Goal: Restate the complete material exactly.
+++ Dataset extract +++
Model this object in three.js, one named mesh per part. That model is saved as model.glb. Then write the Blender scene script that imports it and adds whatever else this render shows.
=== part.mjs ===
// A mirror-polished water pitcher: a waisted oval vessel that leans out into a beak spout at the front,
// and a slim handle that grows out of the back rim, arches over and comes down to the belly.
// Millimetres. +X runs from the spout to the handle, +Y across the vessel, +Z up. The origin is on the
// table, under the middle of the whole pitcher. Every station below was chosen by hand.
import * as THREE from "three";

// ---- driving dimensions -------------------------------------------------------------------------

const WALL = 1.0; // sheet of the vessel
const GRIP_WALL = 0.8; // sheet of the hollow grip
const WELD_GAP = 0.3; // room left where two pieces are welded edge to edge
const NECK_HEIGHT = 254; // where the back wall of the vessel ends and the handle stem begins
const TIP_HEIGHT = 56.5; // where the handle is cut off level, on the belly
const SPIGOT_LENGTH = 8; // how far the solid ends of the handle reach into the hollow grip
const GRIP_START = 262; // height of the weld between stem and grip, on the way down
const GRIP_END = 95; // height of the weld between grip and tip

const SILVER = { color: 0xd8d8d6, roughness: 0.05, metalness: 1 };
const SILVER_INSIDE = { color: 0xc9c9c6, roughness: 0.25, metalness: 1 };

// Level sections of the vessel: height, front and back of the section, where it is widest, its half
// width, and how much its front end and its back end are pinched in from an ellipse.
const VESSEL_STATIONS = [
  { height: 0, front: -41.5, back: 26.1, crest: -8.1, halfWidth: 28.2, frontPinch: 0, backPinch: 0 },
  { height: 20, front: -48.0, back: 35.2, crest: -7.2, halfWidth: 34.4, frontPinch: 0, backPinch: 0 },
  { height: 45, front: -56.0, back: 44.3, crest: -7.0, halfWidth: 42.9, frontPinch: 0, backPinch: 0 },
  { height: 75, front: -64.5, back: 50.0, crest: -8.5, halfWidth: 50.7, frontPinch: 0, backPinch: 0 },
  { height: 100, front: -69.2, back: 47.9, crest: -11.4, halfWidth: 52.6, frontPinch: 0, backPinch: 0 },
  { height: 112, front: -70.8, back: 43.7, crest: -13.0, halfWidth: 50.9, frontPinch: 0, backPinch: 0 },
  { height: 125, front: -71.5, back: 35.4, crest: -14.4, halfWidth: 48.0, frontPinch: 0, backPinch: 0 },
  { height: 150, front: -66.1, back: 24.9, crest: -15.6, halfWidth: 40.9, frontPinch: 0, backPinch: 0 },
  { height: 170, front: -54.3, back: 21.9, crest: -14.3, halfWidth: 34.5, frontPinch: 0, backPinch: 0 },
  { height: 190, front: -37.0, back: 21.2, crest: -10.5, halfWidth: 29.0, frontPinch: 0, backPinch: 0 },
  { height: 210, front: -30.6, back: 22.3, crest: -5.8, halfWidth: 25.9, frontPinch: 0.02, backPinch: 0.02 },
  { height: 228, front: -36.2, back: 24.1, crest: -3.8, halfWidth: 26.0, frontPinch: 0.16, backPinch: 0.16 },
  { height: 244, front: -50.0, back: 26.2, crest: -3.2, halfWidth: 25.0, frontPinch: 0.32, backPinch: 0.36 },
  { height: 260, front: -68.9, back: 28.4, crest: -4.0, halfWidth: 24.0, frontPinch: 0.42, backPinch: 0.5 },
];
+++
Complete answer:
Model this object in three.js, one named mesh per part. That model is saved as model.glb. Then write the Blender scene script that imports it and adds whatever else this render shows.
=== part.mjs ===
// A mirror-polished water pitcher: a waisted oval vessel that leans out into a beak spout at the front,
// and a slim handle that grows out of the back rim, arches over and comes down to the belly.
// Millimetres. +X runs from the spout to the handle, +Y across the vessel, +Z up. The origin is on the
// table, under the middle of the whole pitcher. Every station below was chosen by hand.
import * as THREE from "three";

// ---- driving dimensions -------------------------------------------------------------------------

const WALL = 1.0; // sheet of the vessel
const GRIP_WALL = 0.8; // sheet of the hollow grip
const WELD_GAP = 0.3; // room left where two pieces are welded edge to edge
const NECK_HEIGHT = 254; // where the back wall of the vessel ends and the handle stem begins
const TIP_HEIGHT = 56.5; // where the handle is cut off level, on the belly
const SPIGOT_LENGTH = 8; // how far the solid ends of the handle reach into the hollow grip
const GRIP_START = 262; // height of the weld between stem and grip, on the way down
const GRIP_END = 95; // height of the weld between grip and tip

const SILVER = { color: 0xd8d8d6, roughness: 0.05, metalness: 1 };
const SILVER_INSIDE = { color: 0xc9c9c6, roughness: 0.25, metalness: 1 };

// Level sections of the vessel: height, front and back of the section, where it is widest, its half
// width, and how much its front end and its back end are pinched in from an ellipse.
const VESSEL_STATIONS = [
  { height: 0, front: -41.5, back: 26.1, crest: -8.1, halfWidth: 28.2, frontPinch: 0, backPinch: 0 },
  { height: 20, front: -48.0, back: 35.2, crest: -7.2, halfWidth: 34.4, frontPinch: 0, backPinch: 0 },
  { height: 45, front: -56.0, back: 44.3, crest: -7.0, halfWidth: 42.9, frontPinch: 0, backPinch: 0 },
  { height: 75, front: -64.5, back: 50.0, crest: -8.5, halfWidth: 50.7, frontPinch: 0, backPinch: 0 },
  { height: 100, front: -69.2, back: 47.9, crest: -11.4, halfWidth: 52.6, frontPinch: 0, backPinch: 0 },
  { height: 112, front: -70.8, back: 43.7, crest: -13.0, halfWidth: 50.9, frontPinch: 0, backPinch: 0 },
  { height: 125, front: -71.5, back: 35.4, crest: -14.4, halfWidth: 48.0, frontPinch: 0, backPinch: 0 },
  { height: 150, front: -66.1, back: 24.9, crest: -15.6, halfWidth: 40.9, frontPinch: 0, backPinch: 0 },
  { height: 170, front: -54.3, back: 21.9, crest: -14.3, halfWidth: 34.5, frontPinch: 0, backPinch: 0 },
  { height: 190, front: -37.0, back: 21.2, crest: -10.5, halfWidth: 29.0, frontPinch: 0, backPinch: 0 },
  { height: 210, front: -30.6, back: 22.3, crest: -5.8, halfWidth: 25.9, frontPinch: 0.02, backPinch: 0.02 },
  { height: 228, front: -36.2, back: 24.1, crest: -3.8, halfWidth: 26.0, frontPinch: 0.16, backPinch: 0.16 },
  { height: 244, front: -50.0, back: 26.2, crest: -3.2, halfWidth: 25.0, frontPinch: 0.32, backPinch: 0.36 },
  { height: 260, front: -68.9, back: 28.4, crest: -4.0, halfWidth: 24.0, frontPinch: 0.42, backPinch: 0.5 },
];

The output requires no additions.